STATED GOAL
Reproduce the entries exactly.

SUPPLIED RECORDS
= = = = =

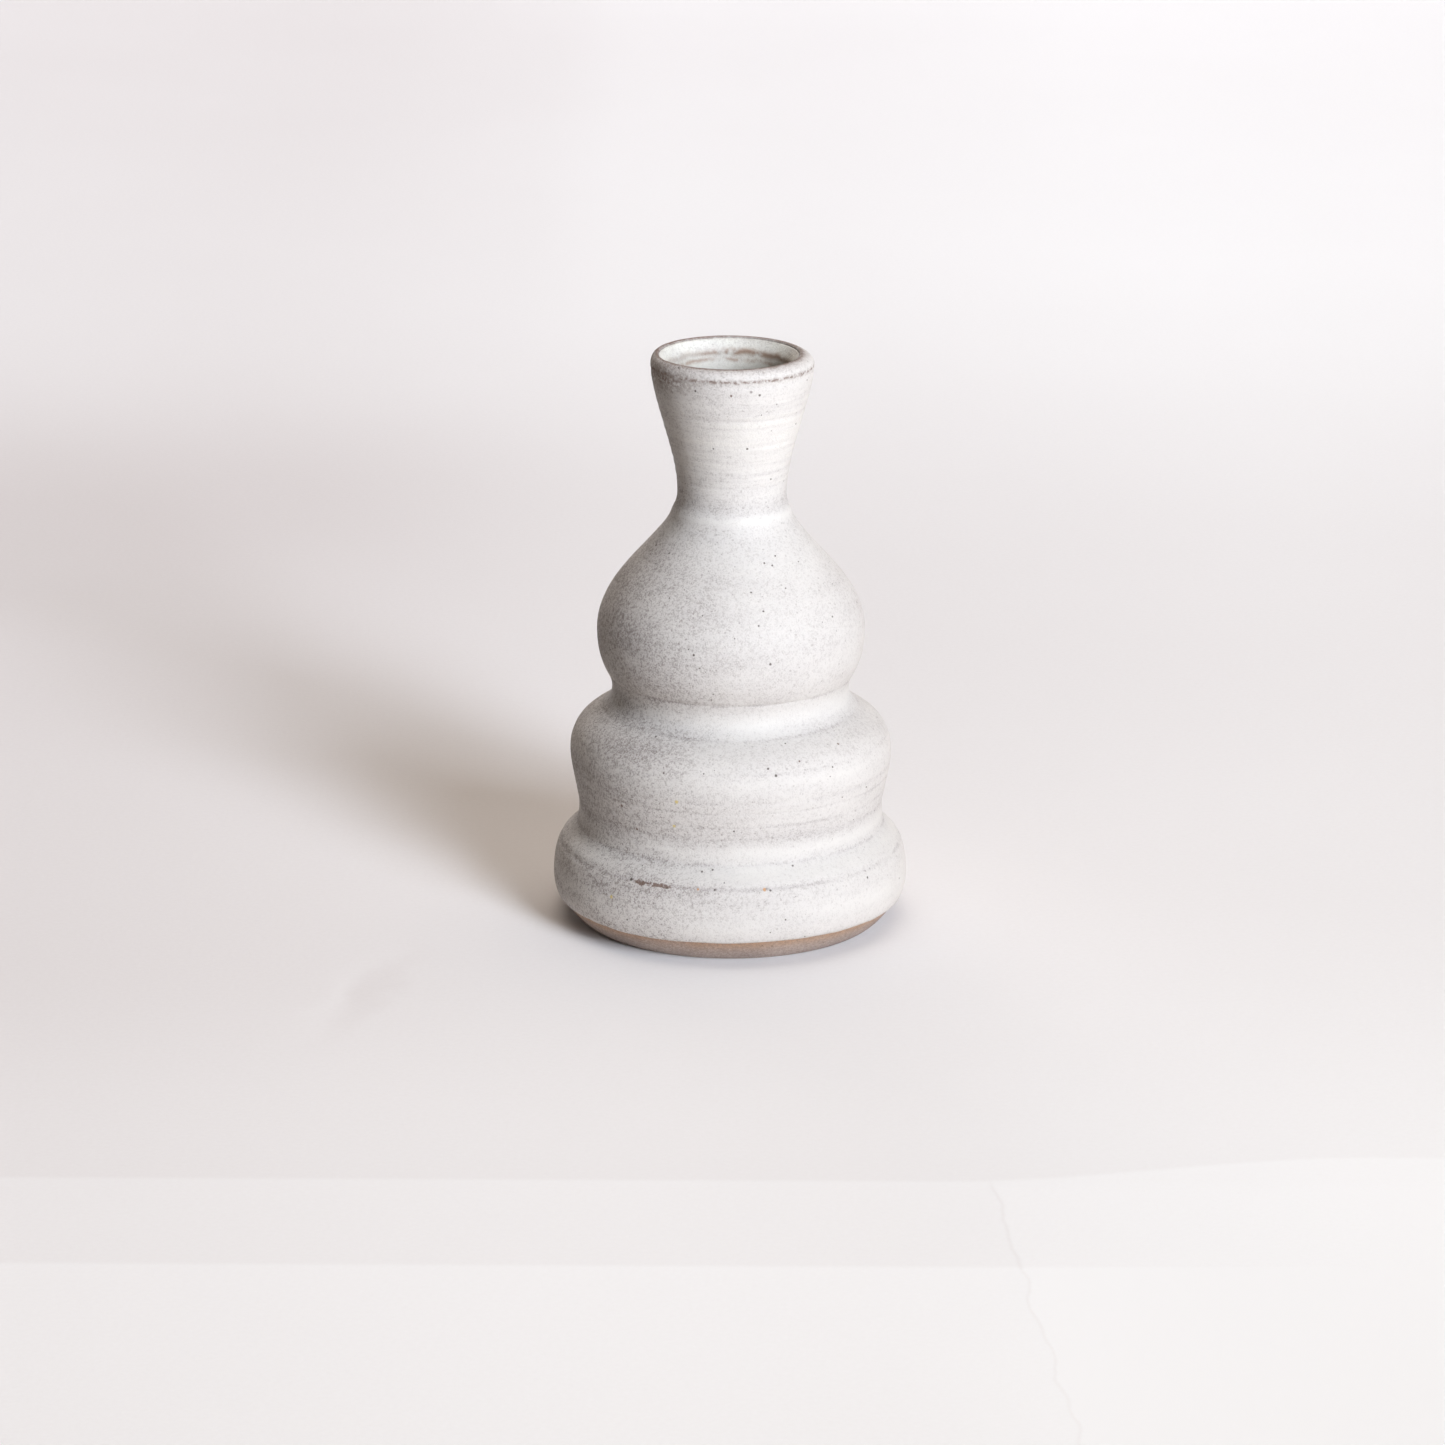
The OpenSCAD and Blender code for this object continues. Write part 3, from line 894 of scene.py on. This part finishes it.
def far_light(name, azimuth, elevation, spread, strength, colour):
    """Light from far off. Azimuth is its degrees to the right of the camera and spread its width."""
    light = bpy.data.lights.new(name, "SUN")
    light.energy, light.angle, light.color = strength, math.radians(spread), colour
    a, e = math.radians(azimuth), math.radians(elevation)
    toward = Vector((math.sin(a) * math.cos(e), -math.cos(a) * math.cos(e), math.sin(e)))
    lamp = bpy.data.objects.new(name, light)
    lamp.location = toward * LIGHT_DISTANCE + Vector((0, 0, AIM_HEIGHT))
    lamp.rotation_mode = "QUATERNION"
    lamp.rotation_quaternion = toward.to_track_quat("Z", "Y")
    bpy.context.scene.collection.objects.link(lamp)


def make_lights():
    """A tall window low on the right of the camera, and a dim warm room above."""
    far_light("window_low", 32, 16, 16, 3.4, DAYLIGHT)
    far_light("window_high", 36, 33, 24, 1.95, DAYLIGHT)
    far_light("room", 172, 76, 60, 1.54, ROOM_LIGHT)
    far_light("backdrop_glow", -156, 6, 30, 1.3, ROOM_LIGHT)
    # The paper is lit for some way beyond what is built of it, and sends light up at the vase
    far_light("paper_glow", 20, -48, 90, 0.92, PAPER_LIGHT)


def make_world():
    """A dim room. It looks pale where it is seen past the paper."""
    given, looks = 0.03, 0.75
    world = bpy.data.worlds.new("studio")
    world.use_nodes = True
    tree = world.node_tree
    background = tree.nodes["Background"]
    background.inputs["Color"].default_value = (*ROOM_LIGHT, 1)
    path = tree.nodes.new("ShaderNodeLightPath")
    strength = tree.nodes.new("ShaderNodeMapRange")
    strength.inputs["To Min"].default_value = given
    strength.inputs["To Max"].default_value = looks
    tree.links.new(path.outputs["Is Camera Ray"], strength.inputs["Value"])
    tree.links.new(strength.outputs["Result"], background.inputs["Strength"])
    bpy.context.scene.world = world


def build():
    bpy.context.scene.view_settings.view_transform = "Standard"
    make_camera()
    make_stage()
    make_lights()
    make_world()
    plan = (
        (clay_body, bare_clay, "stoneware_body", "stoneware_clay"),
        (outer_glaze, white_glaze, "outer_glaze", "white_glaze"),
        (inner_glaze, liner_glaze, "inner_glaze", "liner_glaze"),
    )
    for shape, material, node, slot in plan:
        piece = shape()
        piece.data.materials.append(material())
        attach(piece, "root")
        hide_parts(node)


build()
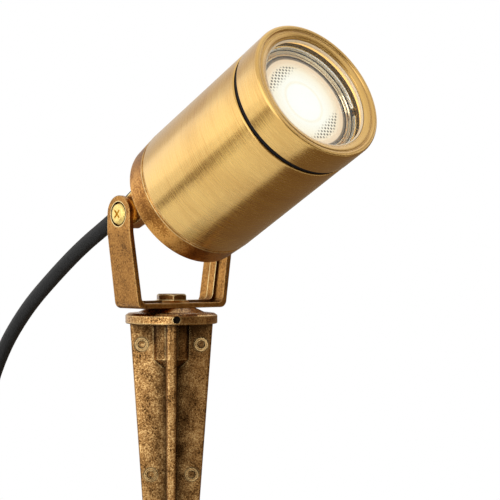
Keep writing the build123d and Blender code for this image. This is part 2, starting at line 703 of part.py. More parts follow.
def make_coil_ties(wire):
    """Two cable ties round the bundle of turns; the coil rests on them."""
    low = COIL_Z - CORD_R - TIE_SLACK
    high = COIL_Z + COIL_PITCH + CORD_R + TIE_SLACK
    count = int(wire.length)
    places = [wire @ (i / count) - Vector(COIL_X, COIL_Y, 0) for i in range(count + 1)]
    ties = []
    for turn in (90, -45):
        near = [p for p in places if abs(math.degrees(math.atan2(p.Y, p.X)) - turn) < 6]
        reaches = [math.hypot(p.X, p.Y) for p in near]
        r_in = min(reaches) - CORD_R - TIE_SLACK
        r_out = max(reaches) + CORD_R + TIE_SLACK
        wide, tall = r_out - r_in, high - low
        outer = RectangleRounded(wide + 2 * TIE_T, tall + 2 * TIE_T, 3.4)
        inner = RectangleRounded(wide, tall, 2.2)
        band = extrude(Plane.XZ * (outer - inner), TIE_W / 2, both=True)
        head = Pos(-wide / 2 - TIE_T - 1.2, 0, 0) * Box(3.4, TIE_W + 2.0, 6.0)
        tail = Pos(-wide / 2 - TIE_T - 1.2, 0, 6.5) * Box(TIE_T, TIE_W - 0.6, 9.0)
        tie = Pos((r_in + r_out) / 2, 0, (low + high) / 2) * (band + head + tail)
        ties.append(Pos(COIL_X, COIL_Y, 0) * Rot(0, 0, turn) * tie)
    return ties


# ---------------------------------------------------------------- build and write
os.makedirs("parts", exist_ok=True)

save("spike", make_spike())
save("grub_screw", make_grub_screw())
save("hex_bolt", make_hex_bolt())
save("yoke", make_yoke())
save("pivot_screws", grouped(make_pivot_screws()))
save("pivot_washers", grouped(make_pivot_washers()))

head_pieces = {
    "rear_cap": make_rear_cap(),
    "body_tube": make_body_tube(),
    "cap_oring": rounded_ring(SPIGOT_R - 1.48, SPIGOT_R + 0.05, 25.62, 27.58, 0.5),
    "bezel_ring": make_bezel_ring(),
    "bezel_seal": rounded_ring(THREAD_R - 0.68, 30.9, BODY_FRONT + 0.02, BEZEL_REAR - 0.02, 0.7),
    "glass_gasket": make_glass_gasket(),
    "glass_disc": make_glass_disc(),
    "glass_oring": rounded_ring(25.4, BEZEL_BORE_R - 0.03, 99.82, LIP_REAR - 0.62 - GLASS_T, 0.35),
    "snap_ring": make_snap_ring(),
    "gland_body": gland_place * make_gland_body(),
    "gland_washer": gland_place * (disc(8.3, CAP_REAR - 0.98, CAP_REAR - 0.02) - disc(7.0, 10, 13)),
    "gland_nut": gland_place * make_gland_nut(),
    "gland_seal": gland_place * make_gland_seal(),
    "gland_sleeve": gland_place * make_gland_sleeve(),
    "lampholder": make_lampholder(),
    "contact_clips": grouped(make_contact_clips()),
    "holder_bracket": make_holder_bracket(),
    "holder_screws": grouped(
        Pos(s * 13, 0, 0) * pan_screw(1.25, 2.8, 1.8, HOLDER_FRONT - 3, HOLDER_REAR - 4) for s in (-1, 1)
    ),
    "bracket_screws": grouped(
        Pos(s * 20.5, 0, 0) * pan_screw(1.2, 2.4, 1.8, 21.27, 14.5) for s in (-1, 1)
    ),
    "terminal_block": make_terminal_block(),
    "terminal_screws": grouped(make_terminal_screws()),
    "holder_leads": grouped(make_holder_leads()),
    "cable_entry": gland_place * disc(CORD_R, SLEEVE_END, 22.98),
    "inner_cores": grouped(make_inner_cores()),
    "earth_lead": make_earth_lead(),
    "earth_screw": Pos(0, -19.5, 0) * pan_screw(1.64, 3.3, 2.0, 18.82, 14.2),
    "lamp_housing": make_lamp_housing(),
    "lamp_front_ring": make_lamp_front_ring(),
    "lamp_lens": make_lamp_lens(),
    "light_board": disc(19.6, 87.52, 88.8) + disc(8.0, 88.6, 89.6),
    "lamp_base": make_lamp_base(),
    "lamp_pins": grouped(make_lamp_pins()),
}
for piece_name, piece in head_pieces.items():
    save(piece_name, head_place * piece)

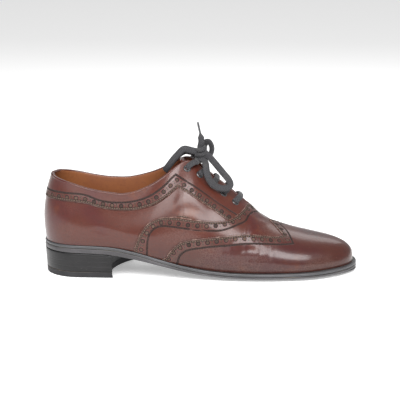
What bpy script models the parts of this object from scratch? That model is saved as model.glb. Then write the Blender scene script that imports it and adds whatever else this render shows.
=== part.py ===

= = = = =

SOLUTION FOR THIS TASK
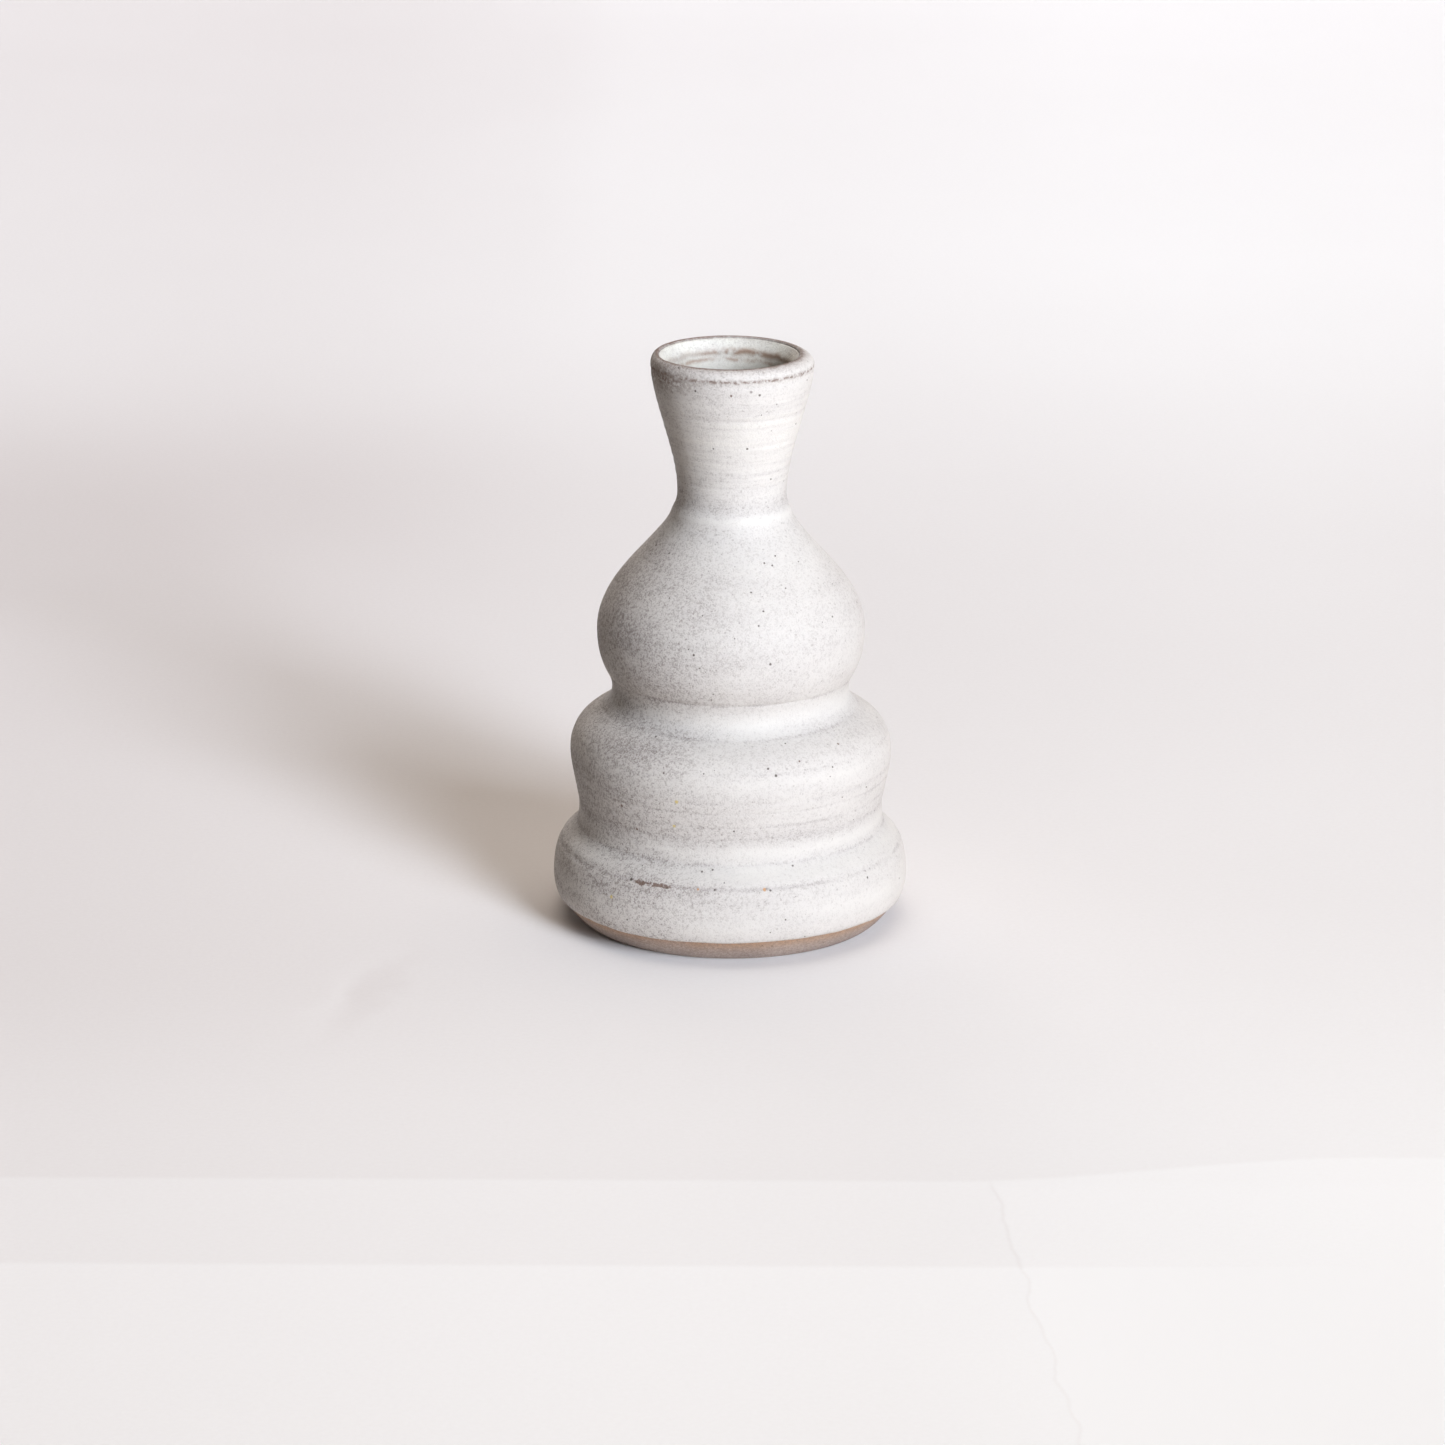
The OpenSCAD and Blender code for this object continues. Write part 3, from line 894 of scene.py on. This part finishes it.
def far_light(name, azimuth, elevation, spread, strength, colour):
    """Light from far off. Azimuth is its degrees to the right of the camera and spread its width."""
    light = bpy.data.lights.new(name, "SUN")
    light.energy, light.angle, light.color = strength, math.radians(spread), colour
    a, e = math.radians(azimuth), math.radians(elevation)
    toward = Vector((math.sin(a) * math.cos(e), -math.cos(a) * math.cos(e), math.sin(e)))
    lamp = bpy.data.objects.new(name, light)
    lamp.location = toward * LIGHT_DISTANCE + Vector((0, 0, AIM_HEIGHT))
    lamp.rotation_mode = "QUATERNION"
    lamp.rotation_quaternion = toward.to_track_quat("Z", "Y")
    bpy.context.scene.collection.objects.link(lamp)


def make_lights():
    """A tall window low on the right of the camera, and a dim warm room above."""
    far_light("window_low", 32, 16, 16, 3.4, DAYLIGHT)
    far_light("window_high", 36, 33, 24, 1.95, DAYLIGHT)
    far_light("room", 172, 76, 60, 1.54, ROOM_LIGHT)
    far_light("backdrop_glow", -156, 6, 30, 1.3, ROOM_LIGHT)
    # The paper is lit for some way beyond what is built of it, and sends light up at the vase
    far_light("paper_glow", 20, -48, 90, 0.92, PAPER_LIGHT)


def make_world():
    """A dim room. It looks pale where it is seen past the paper."""
    given, looks = 0.03, 0.75
    world = bpy.data.worlds.new("studio")
    world.use_nodes = True
    tree = world.node_tree
    background = tree.nodes["Background"]
    background.inputs["Color"].default_value = (*ROOM_LIGHT, 1)
    path = tree.nodes.new("ShaderNodeLightPath")
    strength = tree.nodes.new("ShaderNodeMapRange")
    strength.inputs["To Min"].default_value = given
    strength.inputs["To Max"].default_value = looks
    tree.links.new(path.outputs["Is Camera Ray"], strength.inputs["Value"])
    tree.links.new(strength.outputs["Result"], background.inputs["Strength"])
    bpy.context.scene.world = world


def build():
    bpy.context.scene.view_settings.view_transform = "Standard"
    make_camera()
    make_stage()
    make_lights()
    make_world()
    plan = (
        (clay_body, bare_clay, "stoneware_body", "stoneware_clay"),
        (outer_glaze, white_glaze, "outer_glaze", "white_glaze"),
        (inner_glaze, liner_glaze, "inner_glaze", "liner_glaze"),
    )
    for shape, material, node, slot in plan:
        piece = shape()
        piece.data.materials.append(material())
        attach(piece, "root")
        hide_parts(node)


build()
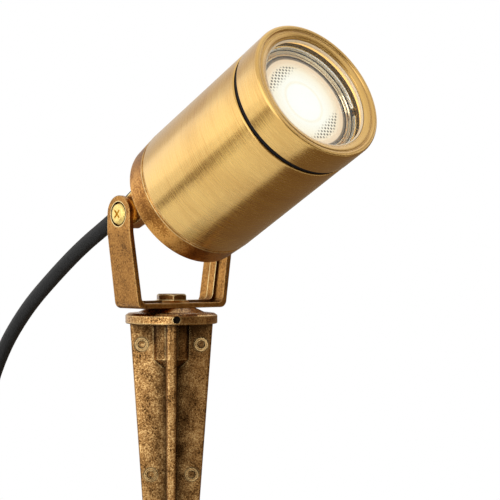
Keep writing the build123d and Blender code for this image. This is part 2, starting at line 703 of part.py. More parts follow.
def make_coil_ties(wire):
    """Two cable ties round the bundle of turns; the coil rests on them."""
    low = COIL_Z - CORD_R - TIE_SLACK
    high = COIL_Z + COIL_PITCH + CORD_R + TIE_SLACK
    count = int(wire.length)
    places = [wire @ (i / count) - Vector(COIL_X, COIL_Y, 0) for i in range(count + 1)]
    ties = []
    for turn in (90, -45):
        near = [p for p in places if abs(math.degrees(math.atan2(p.Y, p.X)) - turn) < 6]
        reaches = [math.hypot(p.X, p.Y) for p in near]
        r_in = min(reaches) - CORD_R - TIE_SLACK
        r_out = max(reaches) + CORD_R + TIE_SLACK
        wide, tall = r_out - r_in, high - low
        outer = RectangleRounded(wide + 2 * TIE_T, tall + 2 * TIE_T, 3.4)
        inner = RectangleRounded(wide, tall, 2.2)
        band = extrude(Plane.XZ * (outer - inner), TIE_W / 2, both=True)
        head = Pos(-wide / 2 - TIE_T - 1.2, 0, 0) * Box(3.4, TIE_W + 2.0, 6.0)
        tail = Pos(-wide / 2 - TIE_T - 1.2, 0, 6.5) * Box(TIE_T, TIE_W - 0.6, 9.0)
        tie = Pos((r_in + r_out) / 2, 0, (low + high) / 2) * (band + head + tail)
        ties.append(Pos(COIL_X, COIL_Y, 0) * Rot(0, 0, turn) * tie)
    return ties


# ---------------------------------------------------------------- build and write
os.makedirs("parts", exist_ok=True)

save("spike", make_spike())
save("grub_screw", make_grub_screw())
save("hex_bolt", make_hex_bolt())
save("yoke", make_yoke())
save("pivot_screws", grouped(make_pivot_screws()))
save("pivot_washers", grouped(make_pivot_washers()))

head_pieces = {
    "rear_cap": make_rear_cap(),
    "body_tube": make_body_tube(),
    "cap_oring": rounded_ring(SPIGOT_R - 1.48, SPIGOT_R + 0.05, 25.62, 27.58, 0.5),
    "bezel_ring": make_bezel_ring(),
    "bezel_seal": rounded_ring(THREAD_R - 0.68, 30.9, BODY_FRONT + 0.02, BEZEL_REAR - 0.02, 0.7),
    "glass_gasket": make_glass_gasket(),
    "glass_disc": make_glass_disc(),
    "glass_oring": rounded_ring(25.4, BEZEL_BORE_R - 0.03, 99.82, LIP_REAR - 0.62 - GLASS_T, 0.35),
    "snap_ring": make_snap_ring(),
    "gland_body": gland_place * make_gland_body(),
    "gland_washer": gland_place * (disc(8.3, CAP_REAR - 0.98, CAP_REAR - 0.02) - disc(7.0, 10, 13)),
    "gland_nut": gland_place * make_gland_nut(),
    "gland_seal": gland_place * make_gland_seal(),
    "gland_sleeve": gland_place * make_gland_sleeve(),
    "lampholder": make_lampholder(),
    "contact_clips": grouped(make_contact_clips()),
    "holder_bracket": make_holder_bracket(),
    "holder_screws": grouped(
        Pos(s * 13, 0, 0) * pan_screw(1.25, 2.8, 1.8, HOLDER_FRONT - 3, HOLDER_REAR - 4) for s in (-1, 1)
    ),
    "bracket_screws": grouped(
        Pos(s * 20.5, 0, 0) * pan_screw(1.2, 2.4, 1.8, 21.27, 14.5) for s in (-1, 1)
    ),
    "terminal_block": make_terminal_block(),
    "terminal_screws": grouped(make_terminal_screws()),
    "holder_leads": grouped(make_holder_leads()),
    "cable_entry": gland_place * disc(CORD_R, SLEEVE_END, 22.98),
    "inner_cores": grouped(make_inner_cores()),
    "earth_lead": make_earth_lead(),
    "earth_screw": Pos(0, -19.5, 0) * pan_screw(1.64, 3.3, 2.0, 18.82, 14.2),
    "lamp_housing": make_lamp_housing(),
    "lamp_front_ring": make_lamp_front_ring(),
    "lamp_lens": make_lamp_lens(),
    "light_board": disc(19.6, 87.52, 88.8) + disc(8.0, 88.6, 89.6),
    "lamp_base": make_lamp_base(),
    "lamp_pins": grouped(make_lamp_pins()),
}
for piece_name, piece in head_pieces.items():
    save(piece_name, head_place * piece)

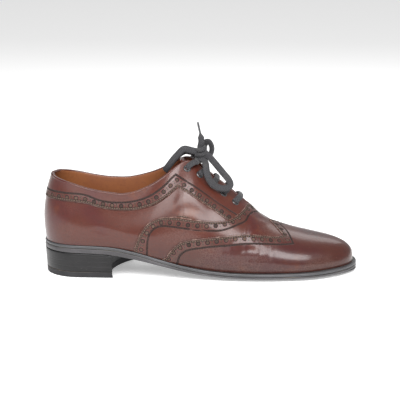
What bpy script models the parts of this object from scratch? That model is saved as model.glb. Then write the Blender scene script that imports it and adds whatever else this render shows.
=== part.py ===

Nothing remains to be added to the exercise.